## STATED EXERCISE:
Word for word, restate every line of the material.

## MATERIAL SHOWN:

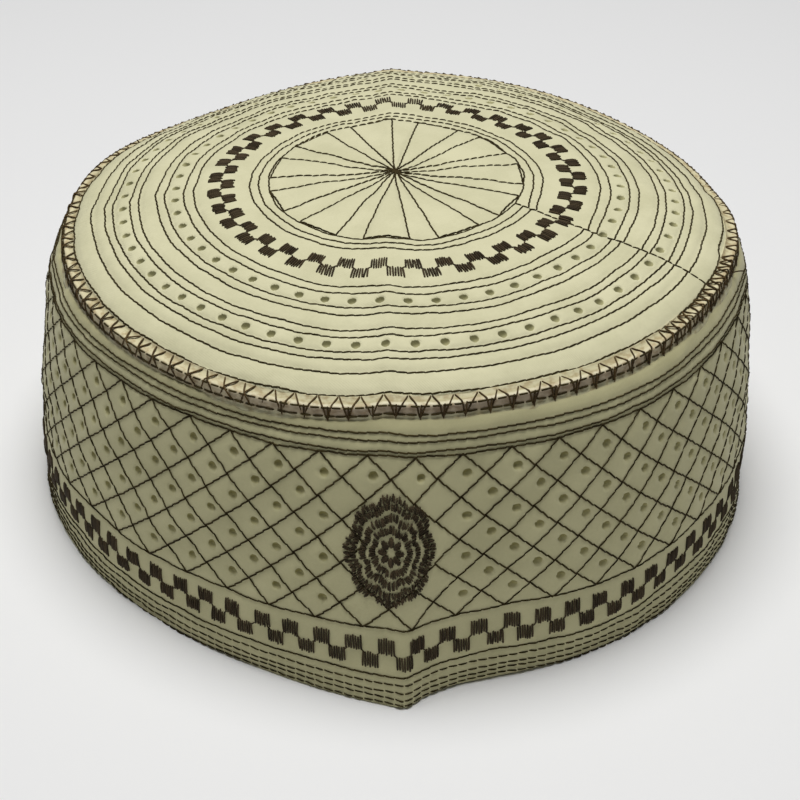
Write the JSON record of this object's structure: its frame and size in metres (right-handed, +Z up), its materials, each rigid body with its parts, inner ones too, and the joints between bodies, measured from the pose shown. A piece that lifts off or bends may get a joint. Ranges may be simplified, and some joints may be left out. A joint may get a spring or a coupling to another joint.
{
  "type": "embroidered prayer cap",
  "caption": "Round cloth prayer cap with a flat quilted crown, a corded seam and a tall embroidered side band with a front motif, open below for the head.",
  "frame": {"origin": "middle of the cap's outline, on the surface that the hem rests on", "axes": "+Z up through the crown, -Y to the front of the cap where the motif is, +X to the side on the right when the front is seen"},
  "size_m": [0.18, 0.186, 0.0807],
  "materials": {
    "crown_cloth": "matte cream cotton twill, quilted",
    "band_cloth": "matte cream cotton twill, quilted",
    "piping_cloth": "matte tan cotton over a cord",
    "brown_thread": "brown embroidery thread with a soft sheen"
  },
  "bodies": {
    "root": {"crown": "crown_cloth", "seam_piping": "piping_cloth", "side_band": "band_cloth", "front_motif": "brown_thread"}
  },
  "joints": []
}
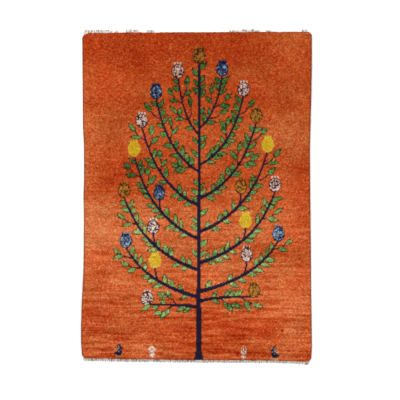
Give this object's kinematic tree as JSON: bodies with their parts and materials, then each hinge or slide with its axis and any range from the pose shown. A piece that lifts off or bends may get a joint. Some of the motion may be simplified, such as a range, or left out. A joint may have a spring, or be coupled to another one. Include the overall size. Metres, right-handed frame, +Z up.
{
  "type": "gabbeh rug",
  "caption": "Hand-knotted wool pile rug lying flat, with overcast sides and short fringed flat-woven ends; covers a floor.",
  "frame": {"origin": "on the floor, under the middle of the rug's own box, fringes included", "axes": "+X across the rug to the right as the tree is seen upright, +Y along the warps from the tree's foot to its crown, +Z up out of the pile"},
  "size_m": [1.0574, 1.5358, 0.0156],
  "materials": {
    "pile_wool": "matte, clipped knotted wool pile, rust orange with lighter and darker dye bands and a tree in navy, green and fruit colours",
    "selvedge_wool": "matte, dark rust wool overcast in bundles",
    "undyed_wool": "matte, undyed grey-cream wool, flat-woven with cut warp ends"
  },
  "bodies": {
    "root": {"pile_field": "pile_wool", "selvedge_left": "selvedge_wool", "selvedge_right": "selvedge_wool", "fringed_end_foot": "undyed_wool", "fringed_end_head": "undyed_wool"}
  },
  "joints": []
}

## RESPONSE FOR THIS EXERCISE:
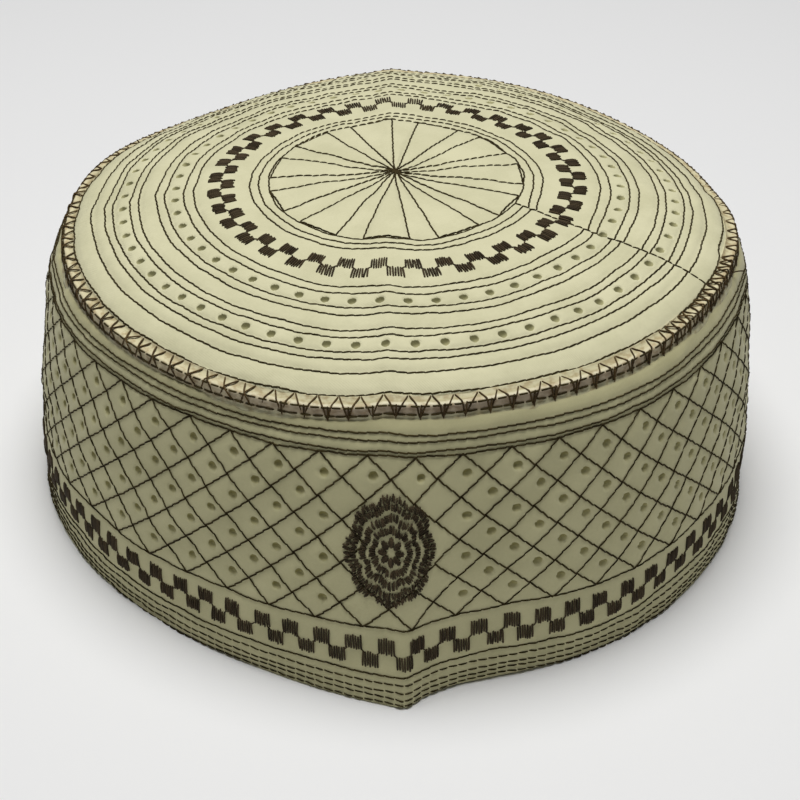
Write the JSON record of this object's structure: its frame and size in metres (right-handed, +Z up), its materials, each rigid body with its parts, inner ones too, and the joints between bodies, measured from the pose shown. A piece that lifts off or bends may get a joint. Ranges may be simplified, and some joints may be left out. A joint may get a spring or a coupling to another joint.
{
  "type": "embroidered prayer cap",
  "caption": "Round cloth prayer cap with a flat quilted crown, a corded seam and a tall embroidered side band with a front motif, open below for the head.",
  "frame": {"origin": "middle of the cap's outline, on the surface that the hem rests on", "axes": "+Z up through the crown, -Y to the front of the cap where the motif is, +X to the side on the right when the front is seen"},
  "size_m": [0.18, 0.186, 0.0807],
  "materials": {
    "crown_cloth": "matte cream cotton twill, quilted",
    "band_cloth": "matte cream cotton twill, quilted",
    "piping_cloth": "matte tan cotton over a cord",
    "brown_thread": "brown embroidery thread with a soft sheen"
  },
  "bodies": {
    "root": {"crown": "crown_cloth", "seam_piping": "piping_cloth", "side_band": "band_cloth", "front_motif": "brown_thread"}
  },
  "joints": []
}
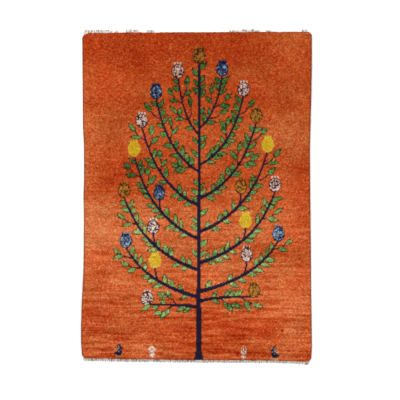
Give this object's kinematic tree as JSON: bodies with their parts and materials, then each hinge or slide with its axis and any range from the pose shown. A piece that lifts off or bends may get a joint. Some of the motion may be simplified, such as a range, or left out. A joint may have a spring, or be coupled to another one. Include the overall size. Metres, right-handed frame, +Z up.
{
  "type": "gabbeh rug",
  "caption": "Hand-knotted wool pile rug lying flat, with overcast sides and short fringed flat-woven ends; covers a floor.",
  "frame": {"origin": "on the floor, under the middle of the rug's own box, fringes included", "axes": "+X across the rug to the right as the tree is seen upright, +Y along the warps from the tree's foot to its crown, +Z up out of the pile"},
  "size_m": [1.0574, 1.5358, 0.0156],
  "materials": {
    "pile_wool": "matte, clipped knotted wool pile, rust orange with lighter and darker dye bands and a tree in navy, green and fruit colours",
    "selvedge_wool": "matte, dark rust wool overcast in bundles",
    "undyed_wool": "matte, undyed grey-cream wool, flat-woven with cut warp ends"
  },
  "bodies": {
    "root": {"pile_field": "pile_wool", "selvedge_left": "selvedge_wool", "selvedge_right": "selvedge_wool", "fringed_end_foot": "undyed_wool", "fringed_end_head": "undyed_wool"}
  },
  "joints": []
}